Como mais um exemplo de desestruturação da rede formativa tivemos, na própria área de qualidade, a descontinuidade do tradicional Setor de Qualificação e Certificação (Sequi), desenvolvido pela Petrobras no passado em São José dos Campos, gerando uma perda de referência histórica para formação e certificação de profissionais voltados às áreas de montagem industrial, como tradicionais Inspetores de Soldas, Inspetores de Dutos e de Equipamentos Industriais. Hoje, após certificação pelo Inmetro, começam a ser compensados na oferta por entidades como a FBTS (Fundação Brasileira de Tecnologia da Soldagem).

Todo esse trabalho para formação básica de profissionais descontinuou o excepcional esforço de qualificação de mão de obra desenvolvido pelo Promimp, implantado há 20 anos graças a políticas públicas orientadas para garantir as cláusulas de Conteúdo Local presentes nos contratos de concessão gerenciados pela ANP.

A descontinuidade não “jogou todo o trabalho fora”, pois também oferece uma oportunidade para a busca desses profissionais que se afastaram, muitas vezes realizando atividades totalmente distantes das que atuaram, para um amplo processo de requalificação de mão de obra, com uma curva de aprendizagem mais rápida do que foi no passado.

Da mesma forma, existem ações importantes que já foram adotadas como a recriação, em 2023, da Universidade Petrobras (UP), estranhamente descontinuada. A UP tinha sido referência de sucesso durante décadas como centro corporativo de excelência para formação de mão de obra não só para a própria empresa, mas indiretamente para o próprio mercado do setor petróleo após a abertura realizada pela Lei 9478/97. Aliás, o crescimento do número de Institutos Federais de Formação Tecnológica (IFs) se somou aos tradicionais Senais como vetores positivos para desenvolver as novas políticas estruturadas de qualificação profissional.

Existem oportunidades imensas e recursos disponíveis para utilização das chamadas “verbas de P&D” gerenciadas pela ANP, Aneel e o próprio Ministério de Ciência, Tecnologia e Inovação através da Finep. Diante do programa Nova Indústria Brasil, recentemente colocado pelo Governo Federal, esse diagnóstico já está claro e indicará as diversas linhas de ação para compensar o vale criado e capacitar para os desafios futuros.

No campo da energia renovável, que cresceu muito nos últimos anos, há características próprias e específicas na formação profissional. Observamos poucas universidades formando profissionais com tal foco, voltado ao desenvolvimento de projetos, empreendimentos e pesquisas diante dessa demanda crescente no país e no mundo.

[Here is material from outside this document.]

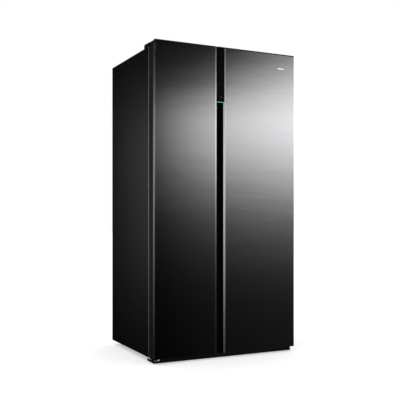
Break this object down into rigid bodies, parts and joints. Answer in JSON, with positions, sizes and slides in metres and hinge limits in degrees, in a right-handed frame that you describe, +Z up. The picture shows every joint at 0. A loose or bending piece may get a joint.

O nocivo vale de demanda surgido no país também criou um fenômeno preocupante. Muitos profissionais especializados foram absorvidos por outros países que acertadamente criaram políticas para recepção de profissionais formados, qualificados e extremamente treinados na indústria óleo e gás do país. Buscar repatriar esses talentos com políticas públicas direcionadas é tema que requer atenção como oportunidade.

Esse é um desafio que cada vez mais estará presente nas discussões que teremos a frente da retomada do crescimento do país. A área de Recursos Humanos tem essa missão. Não se deve somente esperar por políticas públicas, mas também por políticas empresariais e locais mais agressivas, que também envolvam os diversos níveis de poderes e em especial as próprias organizações de médio porte, pois a atração e desenvolvimento  de mão de obra qualificada e de  talentos se tornará, cada vez mais, ou uma lacuna ou uma oportunidade para  galgar um diferencial de maior competitividade global.

 

Wagner Victer é Engenheiro, Administrador, ex-Secretário de Estado de Energia, Indústria Naval e do Petróleo, e ex-Conselheiro do CNPE.